Ann. Geophys., 26, 2179–2190, 2008
https://doi.org/10.5194/angeo-26-2179-2008
© Author(s) 2008. This work is distributed under
the Creative Commons Attribution 3.0 License.

  04 Aug 2008

04 Aug 2008

Daily variation at three Antarctic geomagnetic observatories within the polar cap

M. Pietrolungo, S. Lepidi, L. Cafarella, L. Santarelli, and D. Di Mauro M. Pietrolungo et al.
  • Istituto Nazionale di Geofisica e Vulcanologia, Roma, Italy

Abstract.
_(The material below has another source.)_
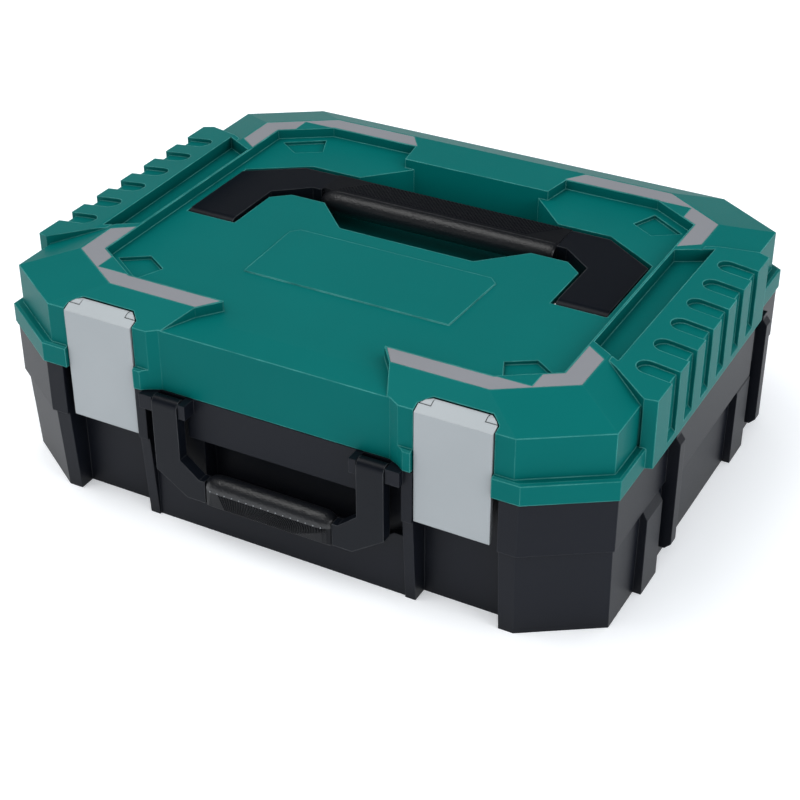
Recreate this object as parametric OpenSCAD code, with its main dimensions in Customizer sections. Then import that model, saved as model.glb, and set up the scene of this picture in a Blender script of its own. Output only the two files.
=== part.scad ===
// Socket wrench set in a two-part moulded case with folding handles and two latches.
// Millimetres, +Z up, front towards -Y, origin on the floor below the middle of the case.

/* [Case] */
// Width across the corner pods of the lid
case_w = 420; // [412:1:440]
// Depth across the corner pods of the lid
case_d = 342; // [336:1:356]
// Height of the parting line above the floor
parting_z = 99; // [97:0.5:110]
// Height of the lid above the parting line
lid_h = 51; // [50:0.5:60]
// Thickness of the moulded walls
wall = 3; // [2.4:0.1:3.2]
// Length of each corner chamfer along the width
corner_x = 48; // [42:1:52]
// Length of each corner chamfer along the depth
corner_y = 32; // [28:1:36]
// Gap between base and lid at the parting line
parting_gap = 0.3; // [0.3:0.1:0.6]
// Play between neighbouring pieces that move
play = 0.5; // [0.4:0.1:0.8]
// Radial play of a pin in the piece that turns on it
pin_play = 0.05; // [0.03:0.01:0.09]

/* [Base] */
// Height of the thicker band below the parting line
band_h = 37; // [30:1:45]
// How far the band stands out past the pods, sideways
band_x = 4.3; // [3.5:0.1:5]
// How far the band stands out past the pods, to front and back
band_y = 2.3; // [1.5:0.1:3]
// Step from the band in to the lower wall
band_step = 1.8; // [1:0.1:2.4]
// Inward lean of the front and back walls over the lower wall
draft_y = 4; // [2:0.5:5]
// Inward lean of the end walls over the lower wall
draft_x = 0.5; // [0.2:0.1:1.5]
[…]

In this work we present a statistical analysis of the diurnal variation as observed at three Antarctic observatories located at different positions within the polar cap during the year 2006. Data used for the analysis are from the Italian geomagnetic observatory at Mario Zucchelli Station (formerly Terra Nova Bay, geographic latitude 74.7° S, corrected geomagnetic latitude 80.0° S), from the French-Italian observatory at Concordia Station (75.1° S, 88.9° S) and from the French observatory at Dumont D'Urville (66.7° S, 80.4° S), which are located in pairs at the same geographic and corrected geomagnetic latitude; such a position allows to distinguish whether the geographic or the geomagnetic reference system is better suitable to describe the observed phenomena at so high latitudes. The peculiarities of the daily variation as observed during this year and its relation with the observatory location and magnetospheric and interplanetary conditions were analysed. Data were also studied taking into account different Lloyd seasons. The results indicate that the 24-h variation is quite persistent, but its amplitude strongly depends on season and global geomagnetic activity: indeed, it almost vanishes during local winter for quiet geomagnetic conditions; this reduction is more evident at the stations closer to the geographic pole, where the solar radiation reduction during winter is more dramatic. The Interplanetary Magnetic Field orientation has been found to be important in that the north-south and the east-west components control the amplitude and the diurnal pattern of the variation, respectively.